Crows are among the smartest of all the birds

We watch them and listen to their irritating call. It certainly doesn’t sound very intelligent, but crows are so intelligent it’s almost scary.

Drive, walk or jog down the road without any weapon and crows won’t pay you any mind. Cary a shotgun and you can’t get within a hundred yards of one. Crows soon learn who they can trust. If you ever threatened them in the past they will remember you.

This sounds a bit crazy, but crows have fabulous memories. Research on them bears that out. Crows will drop nuts onto the road so cars will run over them and crack them open. They’ve been known to knock squirrels off wires for the same result.

Other research indicates that crows make and use tools. Some animal behaviorists claim crows can bend a piece of wire into a hook to grasp objects. That sounds a little farfetched to me but I’ve never studied them that closely.

Crows inhabit nearly every environment. They live in wilderness areas, yet are totally comfortable to life around humans. They are adept at foraging but equally comfortable with thievery. Stealing the hard earned quarry of another doesn’t bother them.

They have a well-earned reputation as agricultural seed thieves. A flock of crows can virtually destroy a new corn planting. Even if few crows were evident during the planting process, hundreds could show up to pull up fresh seeds or young corn plants. I’ve seen this.

Crows aren’t given much credit for eating insects that damage crops. They like to eat corn borers and other damaging caterpillars.

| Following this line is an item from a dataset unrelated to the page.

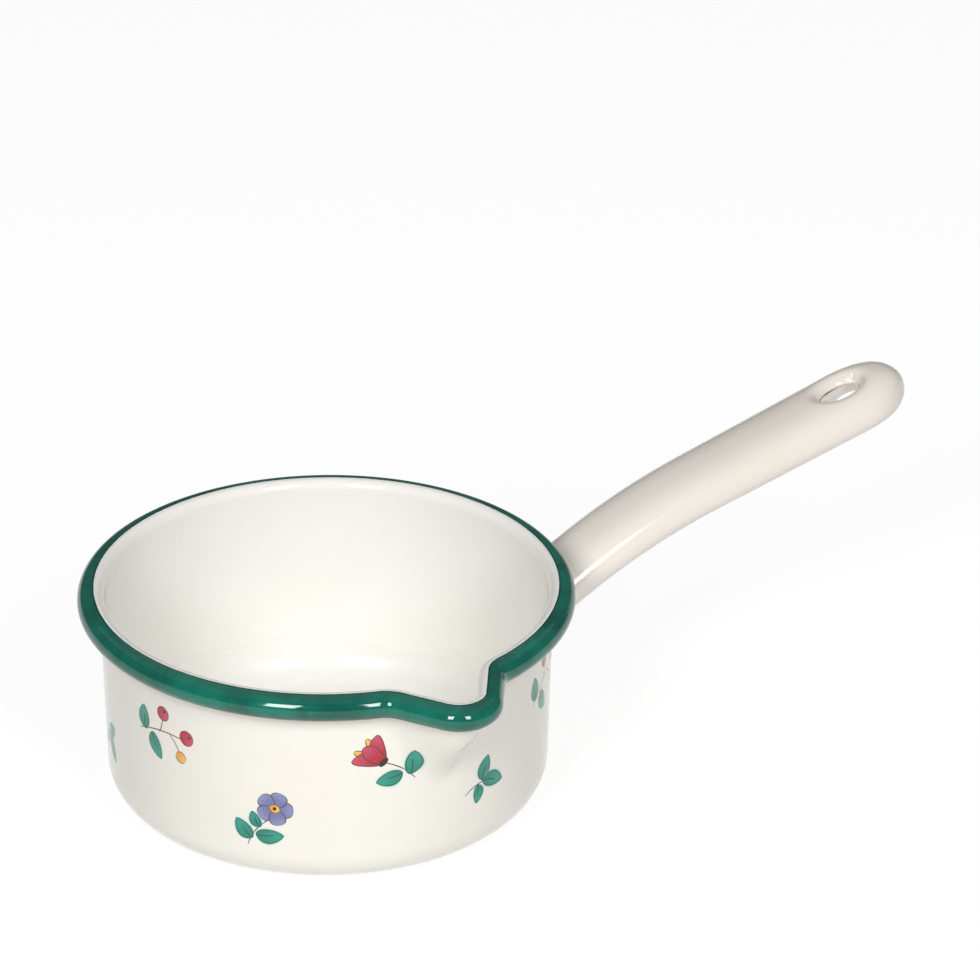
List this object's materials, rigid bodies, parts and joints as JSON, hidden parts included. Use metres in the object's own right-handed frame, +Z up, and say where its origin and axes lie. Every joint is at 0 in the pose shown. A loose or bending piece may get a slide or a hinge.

Crows spend much of their time in open spaces, but they usually nest in thick evergreens. They go out of their way to conceal their nests, but they have no problem stealing eggs or young chicks from another bird’s home.

They are good parents and often continue to parent chicks over a year old. Both male and female crows help build the nest. Offspring from the previous year sometimes help too.

Nests are constructed of twigs and pine needles. Sometimes softer material like hair is used to line the nest. Females lay three to ten eggs per clutch, so nest size can vary.

Crows are highly social birds and are often seen in large groups. They work together to protect each other and sometimes ward off large predators through well-coordinated attacks. They also communicate with each other constantly, so sneaking up on them is difficult.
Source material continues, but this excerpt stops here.